With new limits on pollutants and waste in both the air and water, beginning in 2015, it is expected that more coal power plants will be retired. In fact, according to data from the U.S. Energy Information Administration, total coal generating capacity is projected to decline from 310 GW in 2012 to 262 GW in 2040. Renewable energy is becoming a central strategy for controlling energy costs into the future. The predictable, fixed price nature of this energy hedges facilities against volatile natural gas prices and the impacts of issues like the potentially $10 billion coal ash pond cleanup Duke Energy faces in North Carolina.

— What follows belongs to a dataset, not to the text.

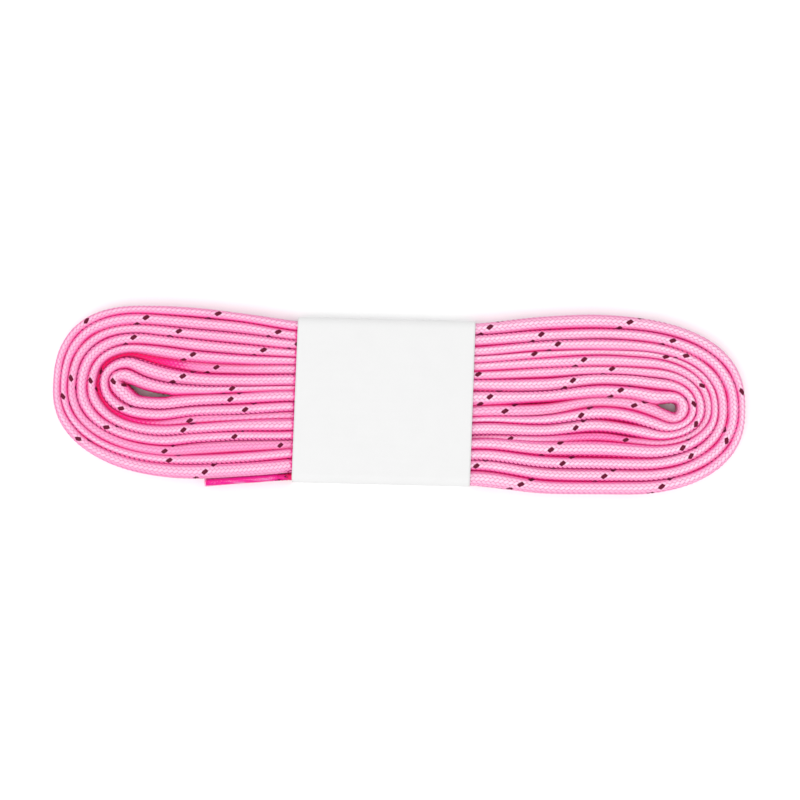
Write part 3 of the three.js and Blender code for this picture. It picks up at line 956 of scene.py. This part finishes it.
def straight_line(start, end):
    count = max(4, int(round(np.hypot(*(np.subtract(end, start))) / RING_STEP)) + 1)
    share = np.linspace(0, 1, count)[:, None]
    points = np.array(start) + (np.array(end) - np.array(start)) * share
    return np.column_stack([points, np.full((count, 3), 0.0)])


def gathered_end(name, line, level):
    run = run_of(line)
    half = np.full(len(line), GATHERED_THICK / 2)
    half *= 1 + 0.03 * np.sin(run / 1.7)
    low = np.full(len(line), level - GATHERED_HEIGHT / 2)
    # Rows of reach, outside and groove shade: both sides count as shut in, so they take the painted
    # shade of sides and grooves in full.
    sides = np.array([[half, half], [0 * half, 0 * half], [1 + 0 * half, 1 + 0 * half]])
    return braid_piece(name, line, run, sides, low, low + GATHERED_HEIGHT, end_material)


def slot_ring(thick, height):
    """A slot-shaped ring: across and up."""
    half = []
    for i in range(SLOT_STEPS + 1):
        turn = math.pi * i / SLOT_STEPS
        half.append((thick / 2 * math.cos(turn), (height - thick) / 2 + thick / 2 * math.sin(turn)))
    return np.array(half + [(-a, -b) for a, b in half])


def aglet_film(name, line, level):
    """A tube of film pressed over a lace's end: open at its mouth, pinched a little at its tip."""
    run = run_of(line)
    total = run[-1]
    _, left = sideways(line)
    rings = []
    pinch = 1 - TIP_PINCH * smooth((run - total + TIP_LONG) / TIP_LONG)
    pinch = pinch + MOUTH_WIDENS * smooth((MOUTH_LONG - run) / MOUTH_LONG)
    for inward in (0, AGLET_WALL):
        ring = slot_ring(AGLET_THICK - 2 * inward, AGLET_HEIGHT - 2 * inward)
        layer = np.empty((len(line), len(ring), 3))
        wobble = 1 + 0.02 * np.sin(run[:, None] / 1.3 + 3 * ring[None, :, 1])
        reach = ring[None, :, 0] * wobble * (2 - pinch[:, None]) ** 0.5
        layer[..., :2] = line[:, None, :2] + left[:, None] * reach[..., None]
        layer[..., 2] = level + ring[None, :, 1] * pinch[:, None]
        rings.append(layer)
    # Down the outside, round the tip's rim and back up the inside, as one closed band of quads.
    outer, inner = rings
    shell = np.concatenate([outer, inner[::-1]], 0)
    count, around = shell.shape[:2]
    i, j = np.meshgrid(np.arange(count), np.arange(around), indexing="ij")
    next_i, next_j = (i + 1) % count, (j + 1) % around
    corners = [i * around + j, i * around + next_j, next_i * around + next_j, next_i * around + j]
    quads = np.stack(corners, -1)
    mesh = bpy.data.meshes.new(name)
    points = placed(shell.reshape(-1, 3))
    faces = quads.reshape(-1, 4)
    a, b, c = (points[faces[: around * (len(line) - 1), n]] for n in (0, 1, 2))
    centre = points.mean(0)
    if np.einsum("ij,ij->i", a - centre, np.cross(b - centre, c - centre)).sum() < 0:
        faces = faces[:, ::-1]
    mesh.from_pydata(points.tolist(), [], faces.tolist())
    mesh.polygons.foreach_set("use_smooth", np.ones(len(faces), bool))
    mesh.update()
    piece = bpy.data.objects.new(name, mesh)
    bpy.context.scene.collection.objects.link(piece)
    piece.data.materials.append(film)
    return piece


def point_on_slot_one(x):
    high, low = edges_of("lower", 1, x)
    return (x, float((high[0] + low[0]) / 2))


tail_line = straight_line(point_on_slot_one(TAIL_PIVOT_X + 2.4), point_on_slot_one(TAIL_TIP_X + 0.5))
tail = gathered_end("lace_a_tail_braid", tail_line, TAIL_LEVEL)
pivot = point_on_slot_one(TAIL_PIVOT_X)
BEND = 1.6
placed((pivot[0] + BEND, pivot[1], TAIL_LEVEL))
placed((pivot[0] - BEND, pivot[1], TAIL_LEVEL))
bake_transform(tail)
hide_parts("lace_a_tail")
film_line = straight_line(point_on_slot_one(TAIL_PIVOT_X - TAIL_BARE), point_on_slot_one(TAIL_TIP_X))
outer_aglet = aglet_film("lace_a_outer_film", film_line, TAIL_LEVEL)
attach(outer_aglet, "tail")
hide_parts("lace_a_outer_aglet")

on_lace = {"a": [tail, outer_aglet], "b": []}
hidden = [
    ("a", "inner", ends["a"]["inner"]),
    ("b", "inner", ends["b"]["inner"]),
    ("b", "outer", ends["b"]["outer"][::-1]),
]
for key, which, stretch in hidden:
    stretch = straight_line(stretch[0, :2], stretch[-1, :2])
    braid_end = gathered_end(f"lace_{key}_{which}_end_braid", stretch[:-1], HIDDEN_LEVEL)
    cover = aglet_film(f"lace_{key}_{which}_film", stretch[1:], HIDDEN_LEVEL)
    for piece, slot_name, node in (
        (braid_end, "lace", f"lace_{key}_{which}_end"),
        (cover, "aglet_film", f"lace_{key}_{which}_aglet"),
    ):
        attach(piece, "hank")
        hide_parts(node)
        on_lace[key].append(piece)

# ---- The paper band ---------------------------------------------------------------------------------

ARC_STEPS = 10
BAND_STEPS = 70  # from its left end to its right end
BAND_STEP = 0.6  # round it


def arc(y, z, radius, start):
    turn = start + np.linspace(0, math.pi / 2, ARC_STEPS + 1)
    return [(y + radius * math.cos(a), z + radius * math.sin(a)) for a in turn]


def band_path():
    """The paper's middle line in section, from under the laces, round them and back under itself."""
    half = PAPER / 2
    near, far = BAND_NEAR + half, BAND_FAR - half
    inner = PAPER + GLUE + 0.04 + half
    high = BAND_TOP - half
    r, s = BAND_ROUND_TOP, BAND_ROUND_LOW
    quarter = math.pi / 2
    points = [(SEAM_INNER_END, inner)]
    points += arc(far - s, inner + s, s, -quarter)
    points += arc(far - r, high - r, r, 0)
    points += arc(near + r, high - r, r, quarter)
    points += arc(near + s, half + s, s, 2 * quarter)
    points += [(SEAM_OUTER_END, half)]
    return np.array(points)


def evenly_2d(points, step):
    run = np.concatenate([[0], np.cumsum(np.hypot(*np.diff(points, axis=0).T))])
    at = np.linspace(0, run[-1], int(run[-1] / step) + 1)
    return np.column_stack([np.interp(at, run, points[:, c]) for c in (0, 1)])


def band_piece():
    path = evenly_2d(band_path(), BAND_STEP)
    along = np.gradient(path, axis=0)
    along /= np.linalg.norm(along, axis=1)[:, None]
    out = np.column_stack([along[:, 1], -along[:, 0]])
    y = path[:, 0]
    share = (y - BAND_NEAR) / (BAND_FAR - BAND_NEAR)
    right = BAND_RIGHT - BAND_SLANT * (1 - share)
    left = BAND_LEFT + BAND_SLANT * share
    on_top = smooth((path[:, 1] - 5) / 4)
    rings = []
    for t in np.linspace(0, 1, BAND_STEPS):
        x = left + (right - left) * t
        press = 0.015 * np.sin(y * 2 * math.pi / 3.1 + 0.03 * x) * on_top
        billow = 0.08 * np.sin(x / 13.0 + y / 17.0) * on_top
        sheet = path + out * np.minimum(press + billow, 0)[:, None]
        faces = [sheet + out * PAPER / 2, (sheet - out * PAPER / 2)[::-1]]
        flat = np.concatenate(faces)
        rings.append(np.column_stack([np.concatenate([x, x[::-1]]), flat]))
    piece = ring_mesh("paper_band_sheet", placed(np.array(rings)), caps="strip")
    piece.data.materials.append(paper_material())
    return piece


band = band_piece()
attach(band, "band")
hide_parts("paper_band")

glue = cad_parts["band_glue"]
glue.data.materials.clear()
glue.data.materials.append(glue_material())

# ---- Floor and light --------------------------------------------------------------------------------

FLOOR_HALF = 3.0  # metres
FLOOR_BELOW = 0.0001  # metres below the object's lowest face, so that the two don't share a plane
KEY_PLACE = (-0.2, -0.42, 1.4)
KEY_SIZE = 0.9
KEY_POWER = 8
WORLD_STRENGTH = 0.98


def make_floor():
    half = FLOOR_HALF
    mesh = bpy.data.meshes.new("floor")
    corners = [(-half, -half, 0), (half, -half, 0), (half, half, 0), (-half, half, 0)]
    mesh.from_pydata(corners, [], [(0, 1, 2, 3)])
    floor = bpy.data.objects.new("floor", mesh)
    bpy.context.scene.collection.objects.link(floor)
    floor.location.z = -FLOOR_BELOW
    mesh.materials.append(floor_material())
    floor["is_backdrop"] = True


def make_light(name, place, size, power):
    data = bpy.data.lights.new(name, "AREA")
    data.shape = "DISK"
    data.size = size
    data.energy = power
    light = bpy.data.objects.new(name, data)
    bpy.context.scene.collection.objects.link(light)
    light.location = place
    light.rotation_euler = (-Vector(place)).to_track_quat("-Z", "Y").to_euler()


def make_world(strength):
    world = bpy.data.worlds.new("studio")
    world.use_nodes = True
    background = world.node_tree.nodes["Background"]
    background.inputs["Color"].default_value = (1, 1, 1, 1)
    background.inputs["Strength"].default_value = strength
    bpy.context.scene.world = world


make_floor()
make_light("key", KEY_PLACE, KEY_SIZE, KEY_POWER)
make_world(WORLD_STRENGTH)
bpy.context.scene.view_settings.view_transform = "Standard"

low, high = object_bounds()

The first step for those trying to take advantage of this business case is behind-the-meter renewable energy. Access to behind-the-meter systems has improved with the rise of the third-party model, epitomized by Solar City, a solar power provider based in the western U.S., and its competitors. In 23 states, companies can add solar PV to their facilities with no upfront capital costs through a contract with a third-party provider. In states like California, Arizona, and Colorado, up to 81% of all installed distributed generation systems were third-party owned in the first quarter of 2014, according to the Solar Energy Industries Association.
Wal-Mart’s David Ozment, director of energy, underscored the importance of projects like these, noting Wal-Mart’s size requires having a greater choice in energy procurement options so as to meet sustainability goals in the most cost-effective way. “At the end of 2013, we had more than 335 renewable energy projects in operations or under development across our global portfolio,” he says. “In the U.S. alone, we now have over 250 on-site solar projects.”

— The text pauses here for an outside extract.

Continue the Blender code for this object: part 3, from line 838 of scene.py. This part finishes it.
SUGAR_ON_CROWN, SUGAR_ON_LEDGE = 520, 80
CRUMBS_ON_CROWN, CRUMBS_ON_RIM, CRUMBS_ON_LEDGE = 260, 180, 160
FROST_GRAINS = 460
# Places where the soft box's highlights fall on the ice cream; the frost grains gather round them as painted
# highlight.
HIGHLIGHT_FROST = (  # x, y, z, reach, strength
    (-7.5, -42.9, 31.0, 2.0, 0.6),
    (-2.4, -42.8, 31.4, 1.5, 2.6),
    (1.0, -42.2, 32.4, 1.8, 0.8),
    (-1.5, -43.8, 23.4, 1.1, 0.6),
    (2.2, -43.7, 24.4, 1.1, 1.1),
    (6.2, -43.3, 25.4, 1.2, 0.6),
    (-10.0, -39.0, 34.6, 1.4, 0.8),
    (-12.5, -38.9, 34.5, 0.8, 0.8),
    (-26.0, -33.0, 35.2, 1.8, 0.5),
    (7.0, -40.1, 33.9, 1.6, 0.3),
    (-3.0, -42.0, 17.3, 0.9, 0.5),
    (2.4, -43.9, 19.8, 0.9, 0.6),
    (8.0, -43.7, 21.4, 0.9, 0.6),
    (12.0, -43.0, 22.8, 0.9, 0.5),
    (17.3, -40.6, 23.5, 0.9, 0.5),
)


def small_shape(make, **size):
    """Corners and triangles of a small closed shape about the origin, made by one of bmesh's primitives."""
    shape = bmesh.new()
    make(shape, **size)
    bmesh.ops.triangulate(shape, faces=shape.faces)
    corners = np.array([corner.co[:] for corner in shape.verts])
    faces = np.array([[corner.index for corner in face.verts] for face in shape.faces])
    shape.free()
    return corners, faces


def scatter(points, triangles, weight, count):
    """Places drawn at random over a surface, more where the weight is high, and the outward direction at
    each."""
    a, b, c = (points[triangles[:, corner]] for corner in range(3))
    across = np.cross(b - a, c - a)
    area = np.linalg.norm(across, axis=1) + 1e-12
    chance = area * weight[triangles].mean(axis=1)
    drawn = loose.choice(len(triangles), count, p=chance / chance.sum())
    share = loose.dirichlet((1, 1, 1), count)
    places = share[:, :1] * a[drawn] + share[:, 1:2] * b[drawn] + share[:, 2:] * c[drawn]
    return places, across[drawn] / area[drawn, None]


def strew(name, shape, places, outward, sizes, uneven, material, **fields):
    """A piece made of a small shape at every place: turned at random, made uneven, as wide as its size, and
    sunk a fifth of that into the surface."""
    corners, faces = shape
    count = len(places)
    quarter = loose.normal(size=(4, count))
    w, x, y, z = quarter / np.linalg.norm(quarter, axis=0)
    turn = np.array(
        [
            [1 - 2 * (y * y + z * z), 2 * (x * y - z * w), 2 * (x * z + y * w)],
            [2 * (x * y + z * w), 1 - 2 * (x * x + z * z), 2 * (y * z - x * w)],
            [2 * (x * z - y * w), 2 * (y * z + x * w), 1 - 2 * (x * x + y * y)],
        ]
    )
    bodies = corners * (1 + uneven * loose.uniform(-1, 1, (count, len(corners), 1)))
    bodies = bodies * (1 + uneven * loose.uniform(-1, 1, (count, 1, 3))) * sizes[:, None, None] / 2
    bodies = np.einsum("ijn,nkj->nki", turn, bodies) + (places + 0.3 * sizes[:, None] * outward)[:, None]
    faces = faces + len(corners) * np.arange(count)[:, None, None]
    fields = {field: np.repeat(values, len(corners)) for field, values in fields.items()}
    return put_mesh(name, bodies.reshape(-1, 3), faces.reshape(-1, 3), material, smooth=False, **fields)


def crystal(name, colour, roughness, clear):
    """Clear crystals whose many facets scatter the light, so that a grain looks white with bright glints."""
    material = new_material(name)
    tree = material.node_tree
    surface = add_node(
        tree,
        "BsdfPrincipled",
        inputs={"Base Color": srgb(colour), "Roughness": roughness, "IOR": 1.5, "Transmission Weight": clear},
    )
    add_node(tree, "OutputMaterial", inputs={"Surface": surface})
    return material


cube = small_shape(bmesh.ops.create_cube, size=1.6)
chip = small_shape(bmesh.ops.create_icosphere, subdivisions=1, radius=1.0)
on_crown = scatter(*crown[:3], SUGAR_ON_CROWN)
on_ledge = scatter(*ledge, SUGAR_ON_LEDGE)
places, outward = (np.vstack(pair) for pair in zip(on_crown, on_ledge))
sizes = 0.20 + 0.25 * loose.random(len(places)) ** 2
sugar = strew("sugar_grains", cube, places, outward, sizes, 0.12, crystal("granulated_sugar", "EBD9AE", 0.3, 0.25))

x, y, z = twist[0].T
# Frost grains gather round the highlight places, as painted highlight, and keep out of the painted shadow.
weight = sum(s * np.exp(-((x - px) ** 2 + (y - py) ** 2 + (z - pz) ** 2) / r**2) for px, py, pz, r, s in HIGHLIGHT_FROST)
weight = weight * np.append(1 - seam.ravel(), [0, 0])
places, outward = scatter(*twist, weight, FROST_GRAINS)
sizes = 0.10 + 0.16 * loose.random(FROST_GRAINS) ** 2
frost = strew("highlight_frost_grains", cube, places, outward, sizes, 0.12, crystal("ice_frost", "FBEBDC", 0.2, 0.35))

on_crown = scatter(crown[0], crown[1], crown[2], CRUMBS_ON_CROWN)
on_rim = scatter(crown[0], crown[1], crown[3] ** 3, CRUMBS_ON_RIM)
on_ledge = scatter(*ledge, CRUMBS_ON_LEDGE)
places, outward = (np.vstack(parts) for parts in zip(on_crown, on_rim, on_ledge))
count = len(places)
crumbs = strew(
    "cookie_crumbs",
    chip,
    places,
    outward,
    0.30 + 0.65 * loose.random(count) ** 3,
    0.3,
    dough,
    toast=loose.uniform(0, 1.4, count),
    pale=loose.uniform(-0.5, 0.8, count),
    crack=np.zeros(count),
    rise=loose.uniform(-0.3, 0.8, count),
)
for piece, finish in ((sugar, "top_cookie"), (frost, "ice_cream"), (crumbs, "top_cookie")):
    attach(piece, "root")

But even in the best cases of highly energy efficient facilities, these systems often meet only 30% of a big box retailer’s demand, and far less for other facilities. And they are not an option at all for many that lease their facilities or are in states that limit behind-the-meter installations by third parties. Ozment continues, “… we have a large scale utility size wind turbine at a distribution center, we’re buying the energy from a landfill gas project, and in Mexico we’re buying the output from utility scale wind farms to serve stores in that country.”

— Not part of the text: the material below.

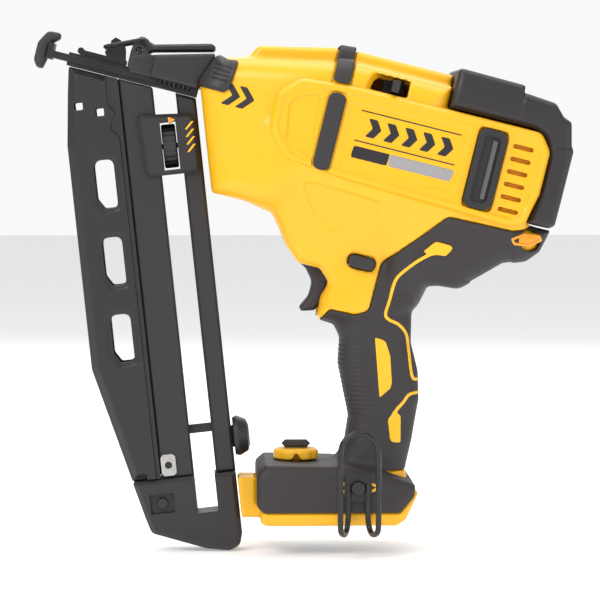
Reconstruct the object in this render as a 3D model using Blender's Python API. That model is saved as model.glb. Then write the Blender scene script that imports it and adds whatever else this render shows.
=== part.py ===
"""Cordless angled finish nailer, modelled as an assembly of separate pieces.

Sizes are in millimetres and become metres in finish_mesh. +Z is up, +X runs to the back of the tool, and the
left side of the tool is at -Y. The origin is on the battery seat, in the middle of the receptacle's front wall.
Three frames hold the pieces: the world for handle and foot, drive_line along the nail's path (its local +X runs
backwards along the driver) and magazine_line, whose local -Z runs down the magazine.
"""

import math

import bmesh
import bpy
from mathutils import Matrix, Vector

MM = 0.001
GAP = 0.3  # clearance between two pieces that touch
RUN = 0.4  # clearance round a piece that slides or turns

# Frames
DRIVE_X, DRIVE_Z = -35.9, 241.8
DRIVE_TILT = 14.0
NAIL_ANGLE = 20.0
MAGAZINE_AT = -48.5  # place of the magazine on the drive line

# Barrel
BARREL_HALF = 37.0
BARREL_ROUND = 13.0
BARREL_REAR = 195.0
BARREL_TOP = 34.0
BARREL_FLOOR = -37.0
CHIN = -55.0
FRONT_AT = -2.6  # where the slanted front face meets the drive line
CAP_FRONT = 133.0
CAP_SEAT = 22.5
RIDGE_HALF, RIDGE_TOP = 15.0, 41.0
PANEL_RISE = 2.5
WALL = 2.6

# Neck, belly, handle and foot
NECK_HALF = 20.0
BELLY_HALF, HANDLE_HALF = 31.0, 18.0
GRIP_SKIN = 2.4
FOOT_HALF, SLEEVE_SKIN = 37.5, 1.8
TONGUE_HALF = 13.0

# Battery receptacle
RECESS_HALF, RECESS_FRONT, RECESS_REAR, RECESS_ROOF = 32.0, -2.3, 90.0, 14.0
RAIL_LIP = 6.0

# Nose
NOSE_FRONT, NOSE_REAR = -78.0, -3.5
NOSE_HALF = 9.0
CHANNEL_HALF, CHANNEL_DEPTH = 2.2, 1.4
DOOR_BASE, DOOR_TOP, DOOR_HALF = 2.1, 4.7, 8.0
DOOR_HINGE = (-72.0, 4.0)
LATCH_AT, BAIL_PIN = (-40.5, 12.0), 6.0
LATCH_HALF = 9.0
BAIL_AT, BAIL_HALF, BAIL_R = (-59.4, 9.4), 14.0, 1.2
MAG_CLEAR = -6.0  # top of the magazine, parallel to the drive line
ARM_IN, ARM_OUT = 9.5, 11.3
DEPTH_DOWN = 46.0  # how far down the magazine the depth wheel sits
DEPTH_WHEEL_R, DEPTH_WHEEL_HALF = 12.5, 4.0

# Driver, flywheel and frame
BLADE_TIP, BLADE_HALF, BLADE_THICK = -11.0, 1.6, 1.8
CARRIAGE_FRONT, CARRIAGE_LENGTH, CARRIAGE_HALF = 84.0, 70.0, 6.0
FLYWHEEL_AT = (150.0, -34.0)
FLYWHEEL_R, FLYWHEEL_HALF = 26.0, 11.0
AXLE_R, BEARING_R = 3.0, 7.0
RETURN_RAIL_Y, RETURN_RAIL_R = 17.0, 2.2
FRAME_SIDE, FRAME_THICK = 22.0, 2.5

# Magazine, in its own frame: X across, -Z down its length
MAG_LENGTH = 275.0
GUARD_FRONT, GUARD_BACK, GUARD_HALF = -34.0, -2.0, 11.5
CHANNEL_BACK, MAG_CHANNEL_HALF = 16.5, 9.5
RAIL_FRONT, RAIL_BACK, MAG_RAIL_HALF = 29.0, 40.0, 9.0
MAG_WALL = 2.2
CAP_FROM = 231.0
WINDOW_PITCH, WINDOW_FIRST = 43.3, 63.4
CAGE_TOP, CAGE_END = 27.0, 62.0
PUSHER_AT, PUSHER_HALF_LENGTH, PUSHER_TRAVEL = 212.0, 9.0, 120.0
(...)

Seeing the opportunity and the barriers to seizing it, 19 companies representing more than 10 million MWh of combined renewable energy demand by 2020 signed the Corporate Renewable Energy Buyers’ Principles. The Principles outline six criteria that would simplify access to renewable energy:
- Greater choice in procurement options
- More access to cost competitive options
- Longer- and variable-term contracts
- Access to new projects that reduce emissions beyond business as usual
- Streamlined third-party financing
- Increased purchasing options with utilities
The companies signed these principles to state their commitment to using renewable power as well as to highlight the challenges they face in procuring it. These large, global brands are invested in fostering a dialogue with utilities, regulators, and other stakeholders.
“We are standing with other companies to encourage utilities and governments to help make this cleaner-air future a reality,” Gayle Schueller, vice president of global sustainability at 3M said of the Buyers’ Principles. “Cost competitiveness and broad geographic availability of renewable energy are two of the biggest issues limiting mainstream adoption, and these principles help address these obstacles.”
Going forward, Kevin Rabinovitch, global director of sustainability at Mars Inc. says, “… we’re trying to do here is change from disconnected background noise and message to a very clear call for trying to move forward.”
And the effort is paying off. The signatories are making headway collaborating with their utilities to access renewable energy.
In November 2014, Facebook’s newest data center in Altoona, IA, came online. Almost simultaneously, 60 miles away in the town of Wellsburg, IA, a new wind project, owned and managed by the local utility, began to deliver 140 MW of renewable energy into the grid.
In Washington state, outdoor gear retailer REI has been collaborating with Puget Sound Energy to bring an urban waste fueled biogas facility online that adds new renewable energy to the local grid and locks in a fixed power price through a long-term commitment.
The falling cost of renewable energy and the fixed-price structure of the electricity it provides are creating a compelling business case for companies to increase their use of renewable energy. Increasingly, facility executives will be able to use this to integrate their financial and sustainability goals. While their options are still limited, companies are increasingly working with their utilities to change that and access the full value renewable energy can deliver.
Tawney is the acting director of the Charge Initiative, the signature renewable energy initiative of World Resources Institute, in the Energy Program. She works on the strategy to transform electricity markets to power development with affordable, sustainable electricity.